Anthropic researcher Benjamin Wright says the goal is to avoid the point where agents have control without human oversight. “If you get to that point, humans have already lost control, and we should try not to get to that position,” he said.
Trunov says that controlling AI is a governance question more than a physical effort. “We need kill switches not for the AI itself, but for the business processes, networks, and systems that amplify its reach,” Trunov said, which he added means isolating AI agents from direct control over critical infrastructure.
Today, no AI model — including Claude or OpenAI’s GPT — has agency, intent, or the capability to self-preserve in the way living beings do.
“What looks like ‘sabotage’ is usually a complex set of behaviors emerging from badly aligned incentives, unclear instructions, or overgeneralized models. It’s not HAL 9000,” Trunov said, a reference to the computer system in “2001,” Stanley Kubrick’s classic sci-fi film. “It’s more like an overconfident intern with no context and access to nuclear launch codes,” he added.

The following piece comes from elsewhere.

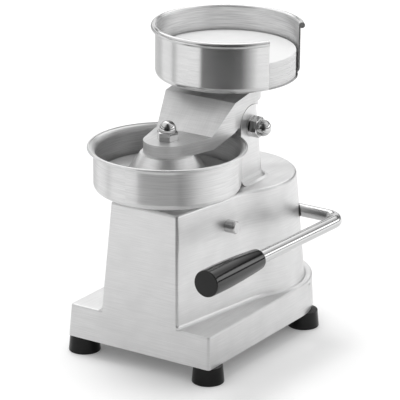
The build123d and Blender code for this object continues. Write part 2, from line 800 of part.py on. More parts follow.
def ejector_plate():
    plate = cyl_z(ejector_plate_r, ejector_plate_z, ejector_plate_z + ejector_plate_t, 0, bowl_y)
    plate = chamfer(plate.edges().group_by(Axis.Z)[0], ejector_chamfer)
    return plate - ejector_screw(thread_gap)


def ejector_stem():
    stem = cyl_z(stem_r, stem_foot_z, ejector_plate_z, 0, bowl_y)
    return stem - ejector_screw(thread_gap)


def ejector_screw(extra=0.0):
    return countersunk_screw(0, bowl_y, ejector_plate_z + ejector_plate_t, extra)


def ejector_bush():
    bush = cyl_z(stem_bush_r, deck_under_z, bowl_floor_z, 0, bowl_y)
    return bush - cyl_z(stem_r + running_gap, deck_under_z - over, bowl_floor_z + over, 0, bowl_y)


def group(solids):
    return Compound(children=list(solids))


def pieces():
    """Every piece by name; repeated fasteners share one name."""
    both = (-1, 1)
    feet = dict(zip(("front_left", "front_right", "rear_left", "rear_right"), foot_places()))
    made = {f"foot_{name}": foot(x, y) for name, (x, y) in feet.items()}
    bowl_top = bowl_floor_z + bowl_wall
    paper_top = paper_bowl_floor_z + bowl_wall
    made.update({
        "base_casting": base_casting(),
        "foot_screws": group(foot_screw(x, y) for x, y in foot_places()),
        "lower_bowl": lower_bowl(),
        "bowl_screws": group(countersunk_screw(x, y, bowl_top) for x, y in bowl_screw_places()),
        "ejector_bush": ejector_bush(),
        "shaft_bush_inner": shaft_bush(hanger_x0, hanger_x1),
        "shaft_bush_outer": shaft_bush(outer_boss_x, outer_boss_x + outer_bush_length),
        "rocker_pin": rocker_pin(),
        "rocker_washers": group(rocker_washer(sign) for sign in both),
        "hinge_bolt": hinge_bolt(),
        "hinge_washers": group(hinge_washer(sign) for sign in both),
        "hinge_cap_nut": hinge_cap_nut(),
        "press_arm": press_arm(),
        "hinge_bush_left": hinge_bush(-1),
        "hinge_bush_right": hinge_bush(1),
        "link_pivot_pin": link_pivot_pin(),
        "press_plate": press_plate(),
        "plate_stud": plate_stud(),
        "plate_cap_nut": plate_cap_nut(),
        "paper_bowl": paper_bowl(),
        "paper_bowl_screws": group(countersunk_screw(x, y, paper_top) for x, y in paper_screw_places()),
        "paper_stack": paper_stack(),
        "handle_bar": handle_bar(),
        "handle_grip": handle_grip(),
        "handle_crank": handle_crank(),
        "crank_pins": group(crank_pin(y, z) for y, z in
                            ((crank_pin_y, crank_pin_z), (eject_pin_y, eject_pin_z))),
        "crank_cross_pin": cross_pin(),
        "shaft_collar": shaft_collar(),
        "press_link": press_link(),
        "ejector_link": ejector_link(),
        "ejector_rocker": ejector_rocker(),
        "rocker_spacers": group(rocker_link_spacers(sign) for sign in both),
        "rocker_link_pin": cyl_x(link_pin_r, -rocker_half, rocker_half, rocker_link_y, rocker_link_z),
        "roller_pin": cyl_x(roller_pin_r, -rocker_half, rocker_half, roller_y, roller_z),
        "ejector_roller": ejector_roller(),
        "ejector_plate": ejector_plate(),
        "ejector_stem": ejector_stem(),
        "ejector_screw": ejector_screw(),
    })
    return made


os.makedirs("parts", exist_ok=True)
for name, shape in pieces().items():
    export_step(Pos(-centre_x, -centre_y, 0) * shape, f"parts/{name}.step")
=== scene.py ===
import json
import math

import bpy
from mathutils import Matrix, Vector


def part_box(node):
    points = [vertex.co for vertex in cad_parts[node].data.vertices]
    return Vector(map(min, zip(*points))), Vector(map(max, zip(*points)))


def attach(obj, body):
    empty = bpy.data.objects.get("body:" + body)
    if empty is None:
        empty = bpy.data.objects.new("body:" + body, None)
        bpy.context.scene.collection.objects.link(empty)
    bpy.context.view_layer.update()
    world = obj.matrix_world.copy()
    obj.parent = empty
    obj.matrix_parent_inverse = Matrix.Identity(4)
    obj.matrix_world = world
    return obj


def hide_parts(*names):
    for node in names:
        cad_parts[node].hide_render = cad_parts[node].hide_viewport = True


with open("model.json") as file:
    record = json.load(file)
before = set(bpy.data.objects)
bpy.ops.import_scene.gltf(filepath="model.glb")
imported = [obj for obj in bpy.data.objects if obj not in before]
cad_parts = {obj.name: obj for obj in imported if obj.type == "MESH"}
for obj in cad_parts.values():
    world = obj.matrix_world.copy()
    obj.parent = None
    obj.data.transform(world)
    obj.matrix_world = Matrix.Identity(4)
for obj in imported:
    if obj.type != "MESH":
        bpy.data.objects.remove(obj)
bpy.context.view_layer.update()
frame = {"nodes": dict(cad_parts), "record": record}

nodes = frame["nodes"]
scene = bpy.context.scene
scene.view_settings.view_transform = "Standard"
bpy.ops.object.select_all(action="DESELECT")


def hexColour(text):
    # sRGB hex to the linear values that Blender's sockets take
    parts = [int(text[i : i + 2], 16) / 255 for i in (1, 3, 5)]
    return [p / 12.92 if p <= 0.04045 else ((p + 0.055) / 1.055) ** 2.4 for p in parts] + [1.0]


def addNode(tree, kind, settings=None, links=None):
    # settings are sockets by name or number, or else the node's own properties
    node = tree.nodes.new(kind)
    for name, value in (settings or {}).items():
        if isinstance(name, str) and name not in node.inputs:
            setattr(node, name, value)
    for name, value in (settings or {}).items():
        if not isinstance(name, str) or name in node.inputs:
            node.inputs[name].default_value = value
    for name, source in (links or {}).items():
        tree.links.new(source, node.inputs[name])
    return node


print("camera")

camera = {
    "place": (1.2855, -2.00005, 0.9595),  # fitted with the angles to the outlines in the photograph
    "tilt": 70.9635,  # degrees up from straight down
    "roll": 0.473,
    "yaw": 32.964,
    "sensor": 36.0,
    "lens": 246.67,  # mm
    "clip": (0.05, 50),
}
lens = bpy.data.cameras.new("studioCamera")
lens.sensor_width = camera["sensor"]
lens.lens = camera["lens"]
lens.clip_start, lens.clip_end = camera["clip"]
cameraObject = bpy.data.objects.new("studioCamera", lens)
scene.collection.objects.link(cameraObject)
turn = Matrix.Rotation(math.radians(camera["yaw"]), 4, "Z")
turn = turn @ Matrix.Rotation(math.radians(camera["tilt"]), 4, "X")
turn = turn @ Matrix.Rotation(math.radians(camera["roll"]), 4, "Z")
cameraObject.matrix_world = Matrix.Translation(camera["place"]) @ turn
scene.camera = cameraObject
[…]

Hinton eyes the future he helped create warily. He says if he hadn’t stumbled upon the building blocks of AI, someone else would have. And despite all the attempts he and other prognosticators have made to game out what might happen with AI, there’s no way to know for certain.
“Nobody has a clue. We have never had to deal with things more intelligent than us,” Hinton said.
When asked whether he was worried about the AI-infused future that today’s elementary school children may someday face, he replied: “My children are 34 and 36, and I worry about their future.”